PS3/Xbox 360/Sega/2499
Genre: Action
[Five stars]

Mar 11, 2011

Vaquish for Sega

In spite of its hi-def graphics, top notch sound-effects and music and sweet art direction, Vanquish is at the heart of it all, an arcade title. For all its modern trappings mean nothing when you’re replaying sections of the game to best your previous high score. Unusual for a game that has a story, characters and an extremely ambiguous ending that screams for a sequel, but yes, this is one game that appeals to your primitive gaming instinct ”“ to perfect each stage.

And perfect you will, in style. Vanquish features a unique scoring system that encourages ballsy, action movie-like moves replete with the all necessary tools to make that happen, like slow motion for accurate shots, a suit that lets you literally blitz through the battlefield and hordes of robotic enemies to practice on. All of these come together in such a way that you’re able to pull off stunts that would make logic and physics seem redundant. The entire game plays like a running gunfight punctuated by cut-scenes and epic boss fights.

Speaking of epic boss fights, Vanquish is full of these (and a couple of them repeated for good measure), which have you trying to find the enemy’s weak spots and pump them with lead. Do that enough times and you’re rewarded with some gravity-defying moves mentioned in the earlier paragraph such as being able to throw back rockets fired at you. It works extremely well and stays fresh enough to keep you interested till the end, which you should get to in about six hours.

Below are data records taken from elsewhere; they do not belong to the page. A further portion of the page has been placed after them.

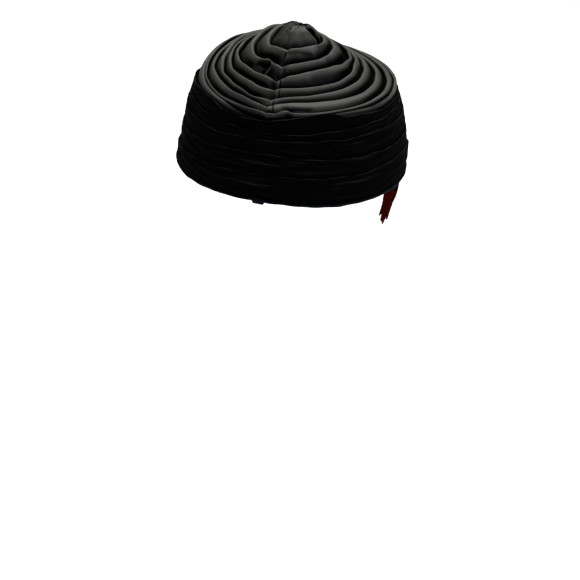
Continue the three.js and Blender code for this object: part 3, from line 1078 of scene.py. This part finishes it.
    def build(self, material: Material) -> Piece:
        """Builds the crown as one shell, pleats outside and a plain lining inside.

        Args:
            material: The satin.

        Returns:
            The piece.
        """
        wrap, angle = Wrap(self.angle), self.angle
        skirt, bottom = self.skirt * BROW.at(angle), self.lap_bottom
        lining, deep = skirt - self.wall, self.deepest_groove + self.wall
        wrap.add(0.0, CROWN_SLOPE[0].height - deep - self.tip_drop)
        for share in self.lining_shares:
            wrap.add(*self.point(np.full_like(angle, share), -deep))
        wrap.add(lining - 0.6, 61.5)
        wrap.add(lining, 58.0)
        wrap.add(lining, bottom + self.chamfer)
        wrap.add(lining + self.chamfer, bottom)
        wrap.add(skirt - self.chamfer, bottom)
        first = len(wrap.radius)
        wrap.add(skirt, bottom + self.chamfer)
        edge, depth = np.full_like(angle, self.outer_share), np.zeros_like(angle)
        for k in range(len(SATIN_FOLDS)):
            edge, depth = self.pleat(wrap, k, edge, depth)
        self.cap(wrap, edge, depth)
        points = wrap.points()
        self.crease(wrap, points, first)
        piece = wrap.cloth("satin_crown_cloth", points)
        dress(piece, material)
        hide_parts("satin_crown")
        return piece

    def crease(self, wrap: Wrap, points: Array, first: int) -> None:
        """Presses the seam's strut, the pinches and the tip's gathers into the outer rows, and paints the
        creases' highlights and shade and the tints' cool shade into the marks.

        Args:
            wrap: The sheet, whose marks are changed.
            points: The sheet's points, which are moved.
            first: The first outer row.
        """
        turn = np.radians(self.angle)
        normal = np.stack([np.sin(turn) * 0.45, -np.cos(turn) * 0.45, np.full_like(turn, 0.89)], axis=-1)
        outer = points[first:]
        weights = [(c, weight_near(outer, c)) for c in SATIN_CREASES]
        # The tints' cool painted shade, weaker on the painted highlights.
        tone = np.max([weight_near(outer, tint) * tint.share for tint in SATIN_TINTS], axis=0)
        wrap.marks["rib"] = [within((0.0, 14.0, 60.0, 110.0), -self.angle) + 0.25] * len(points)
        for row in range(len(outer)):
            ridge, hollow = wrap.marks["ridge"][first + row], wrap.marks["hollow"][first + row]
            wrap.marks["tone"][first + row] = tone[row] * (1 - 0.75 * ridge)
            for c, weight in weights:
                # A crease with lit above 0 paints highlight; below 0 it paints shade.
                bright, dark = np.clip((c.lit * weight[row], -c.lit * weight[row]), 0, 1)
                np.maximum(ridge, bright, out=ridge)
                np.maximum(hollow, dark, out=hollow)
                hollow -= hollow * bright
        outer += normal[None] * sum(c.rise * weight for c, weight in weights)[..., None]
        outer[-1] = outer[-1].mean(0)


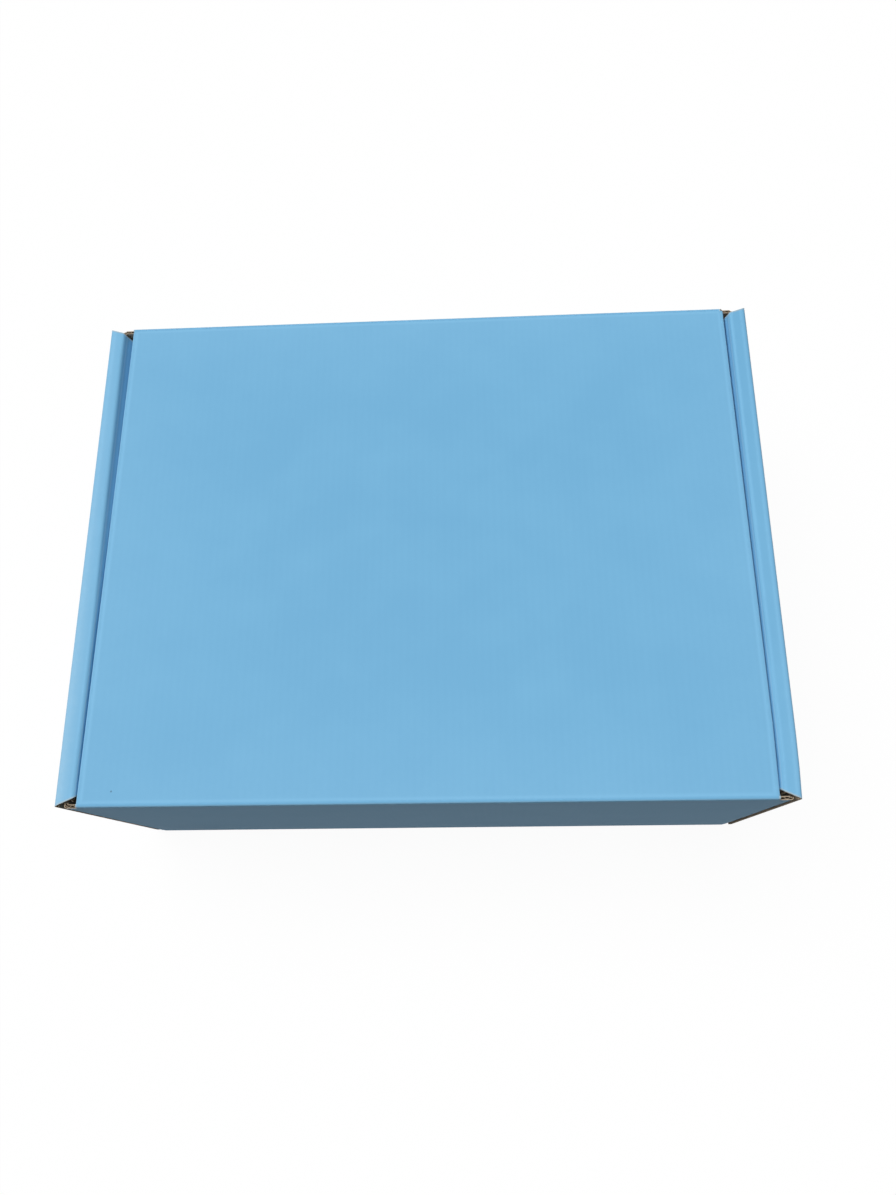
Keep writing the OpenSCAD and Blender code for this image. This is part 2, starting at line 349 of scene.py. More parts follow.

However this is one title where the journey is a lot more exciting than the destination, as the plot is an intentionally cheesy satire, mocking everything from sci-fi to the Cold War and politics too. It’s got dialogues mouthed by purposefully constructed one-dimensional characters and raging diatribe that would be right at home with entertainment from the Seventies and Eighties. The gameplay mechanics are clearly the star of the show, so much so that you’d be extremely engrossed with getting from one firefight to the next to find the camp and humour anything but endearing.

If you’re wondering which platform Vanquish plays better on, it’s almost a straight-up tie. Unlike developer Platinum Games’ last release, Bayonetta, this one plays equally well on both the Xbox and the PS3, though occasionally the PS3 version plays better because its controller makes it easier to pull off some of the more difficult moves in the game.

So if you missed on this title with the glut of games that have hit the shelves recently, do yourself a favour and check out Vanquish, it’s got the same nostalgic, retro feel that got you into gaming in the first place.